Supreme Court Justices Clarence Thomas and Brett Kavanagh on Monday admonished their fellow justices for letting Second Amendment cases languish in the lower courts in a dissent to the tribunal's decision not to take up a gun rights case.
The last major Supreme Court cases to decide gun rights issues were McDonald v. Chicago and D.C. v. Heller, both of which came out more than a decade ago. Kavanaugh and Thomas, in the case of an ATM service worker who takes care of machines in "high-crime areas" but was told by New Jersey that is not a good enough reason for him to have a permit to carry a handgun, accused their fellow justices of ambivalence to potential violations of Americans' constitutional right to bear arms.
"This Court would almost certainly review the constitutionality of a law requiring citizens to establish a justifiable need before exercising their free speech rights. And it seems highly unlikely that the Court would allow a State to enforce a law requiring a woman to provide a justifiable need before seeking an abortion," Thomas wrote, in an opinion joined by Kavanaugh. "But today, faced with a petition challenging just such a restriction on citizens’ Second Amendment rights, the Court simply looks the other way."
Thomas also detailed the backlog of similar cases in lower courts that have led to split decisions on what restrictions a state may place on a person seeking a permit to carry a gun in public.
"The Courts of Appeals are squarely divided on the constitutionality of these onerous 'justifiable need' or 'good cause' restrictions. The D. C. Circuit has held that a law limiting public carry to those with a 'good reason to fear injury to [their] person or property' violates the Second Amendment," he said. "By contrast, the First, Second, Third, and Fourth Circuits have upheld the constitutionality of licensing schemes with 'justifiable need' or 'good reason' requirements, applying what purported to be an intermediate scrutiny standard."
Such a split between the circuits is generally one of the most compelling reasons for the Supreme Court to take up a case, and is actually laid out in the tribunal's official rulebook.
Rule 10, which discusses what the court takes into consideration when deciding to hear a case, says the court is likely to step in when "a United States court of appeals has entered a decision in conflict with the decision of another United States court of appeals on the same important matter."

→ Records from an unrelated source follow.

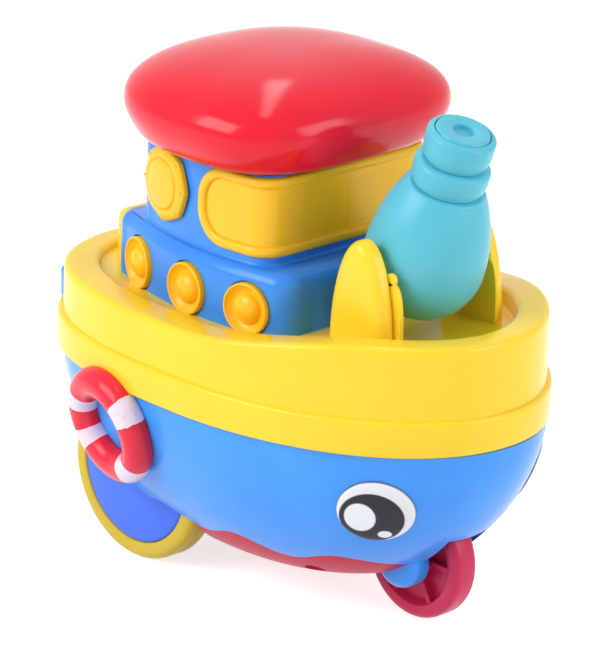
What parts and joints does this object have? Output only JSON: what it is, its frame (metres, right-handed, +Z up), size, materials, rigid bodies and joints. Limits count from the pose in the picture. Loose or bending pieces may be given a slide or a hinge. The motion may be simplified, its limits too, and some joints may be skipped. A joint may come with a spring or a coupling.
{
  "type": "press and go toy boat",
  "caption": "Chunky toy boat on wheels, with a cushion-like roof that is pressed down to drive it, a tiered cabin and a tilting water cannon on the bow.",
  "frame": {"origin": "on the ground, under the middle of the boat's overall box", "axes": "+X towards the bow, +Y to port, +Z up"},
  "size_m": [0.1601, 0.1184, 0.1543],
  "materials": {
    "keel_red": "glossy",
    "hull_blue": "glossy",
    "deck_yellow": "glossy",
    "cabin_blue": "glossy",
    "window_amber": "glossy",
    "roof_red": "glossy",
    "cannon_teal": "satin",
    "ring_red": "glossy, with four white painted bands",
    "eye_white": "glossy, printed",
    "wheel_blue": "satin",
    "tyre_yellow": "satin",
    "wheel_red": "satin",
    "gear_white": "matt",
    "gear_grey": "matt",
    "steel": "brushed"
  },
  "bodies": {
    "hull": {"arch_liner_port": "hull_blue", "arch_liner_starboard": "hull_blue", "big_porthole_port": "window_amber", "big_porthole_starboard": "window_amber", "cabin_port": "cabin_blue", "cabin_screws": "steel", "cabin_starboard": "cabin_blue", "cannon_bracket_port": "deck_yellow", "cannon_bracket_starboard": "deck_yellow", "clutch_shaft": "steel", "deck_tub": "deck_yellow", "drive_shaft": "steel", "eye_port": "eye_white", "eye_starboard": "eye_white", "front_axle": "steel", "front_fork": "hull_blue", "gearbox_bridge": "gear_grey", "gearbox_plate_port": "gear_grey", "gearbox_plate_starboard": "gear_grey", "gearbox_screws": "steel", "gearbox_spacers": "gear_white", "hull_shell": "hull_blue", "idler_shaft": "steel", "keel_pan": "keel_red", "keel_screws": "steel", "lifebuoy_port": "ring_red", "lifebuoy_starboard": "ring_red", "porthole_aft_port": "window_amber", "porthole_aft_starboard": "window_amber", "porthole_fore_port": "window_amber", "porthole_fore_starboard": "window_amber", "porthole_middle_port": "window_amber", "porthole_middle_starboard": "window_amber", "return_spring": "steel", "stern_box": "deck_yellow", "stern_fender": "hull_blue", "window_port": "window_amber", "window_starboard": "window_amber"},
    "roof": {"roof_cap": "roof_red", "push_rod": "gear_white"},
    "drive": {"drive_gear": "gear_white"},
    "idler": {"idler_gear": "gear_grey"},
    "clutch": {"clutch_gear": "gear_white"},
    "rear_wheels": {"rear_axle": "steel", "axle_gear": "gear_grey", "rear_disc_starboard": "wheel_blue", "rear_disc_port": "wheel_blue", "rear_tyre_starboard": "tyre_yellow", "rear_tyre_port": "tyre_yellow"},
    "front_wheel": {"front_wheel": "wheel_red"},
    "cannon": {"cannon_body": "cannon_teal", "cannon_collar": "cannon_teal", "cannon_cap": "cannon_teal", "cannon_pivot": "deck_yellow"}
  },
  "joints": [
    {"name": "roof_press", "type": "slide", "parent": "hull", "child": "roof", "axis": [0, 0, -1], "range_m": [0, 0.008], "stiffness_N_per_m": 450, "springref_m": -0.004, "deforming": ["return_spring"]},
    {"name": "drive_spin", "type": "hinge", "parent": "hull", "child": "drive", "pos_m": [-0.02445, 0, 0.05], "axis": [0, 1, 0], "range_deg": [0, 78]},
    {"name": "idler_spin", "type": "hinge", "parent": "hull", "child": "idler", "pos_m": [-0.014, 0, 0.0339], "axis": [0, 1, 0], "range_deg": [-231, 0]},
    {"name": "clutch_spin", "type": "hinge", "parent": "hull", "child": "clutch", "pos_m": [-0.0236, 0, 0.02], "axis": [0, 1, 0], "range_deg": [0, 575]},
    {"name": "rear_roll", "type": "hinge", "parent": "hull", "child": "rear_wheels", "pos_m": [-0.035, 0, 0.0266], "axis": [0, 1, 0], "continuous": true},
    {"name": "front_roll", "type": "hinge", "parent": "hull", "child": "front_wheel", "pos_m": [0.0484, 0, 0.0183], "axis": [0, 1, 0], "continuous": true},
    {"name": "cannon_tilt", "type": "hinge", "parent": "hull", "child": "cannon", "pos_m": [0.0442, 0, 0.1058], "axis": [0, 1, 0], "range_deg": [-20, 20]}
  ],
  "couplings": [
    {"joint": "drive_spin", "follows": "roof_press", "rad_per_m": 166.67},
    {"joint": "idler_spin", "follows": "roof_press", "rad_per_m": -500},
    {"joint": "clutch_spin", "follows": "roof_press", "rad_per_m": 1250}
  ]
}
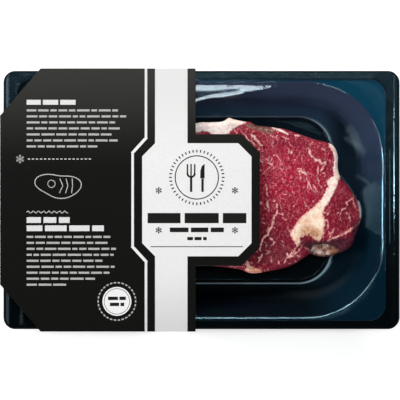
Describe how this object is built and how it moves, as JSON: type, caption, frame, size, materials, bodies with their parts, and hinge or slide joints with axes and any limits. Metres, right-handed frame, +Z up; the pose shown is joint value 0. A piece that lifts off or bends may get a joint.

The Supreme Court had a chance to issue a major ruling on a Second Amendment case earlier this year, but punted on it, saying the New York City law in question was changed after the litigation was initiated, making the case "moot."
So gun-control and gun-rights activists are still waiting to hear what the Supreme Court has to say on a number of restrictive laws that have been implemented in recent years. Thomas, in his dissent Monday, appeared to say he would be willing to strike down the New Jersey law in question.
"Petitioner asks this Court to grant certiorari to determine whether New Jersey’s near-total prohibition on carrying a firearm in public violates his Second Amendment right to bear arms, made applicable to the States through the Fourteenth Amendment," he said. "This case gives us the opportunity to provide guidance on the proper approach for evaluating Second Amendment claims; acknowledge that the Second Amendment protects the right to carry in public; and resolve a square Circuit split on the constitutionality of justifiable need restrictions on that right."
Thomas closed with a parting shot at his fellow justices.
"Rather than prolonging our decade-long failure to protect the Second Amendment, I would grant this petition," he said.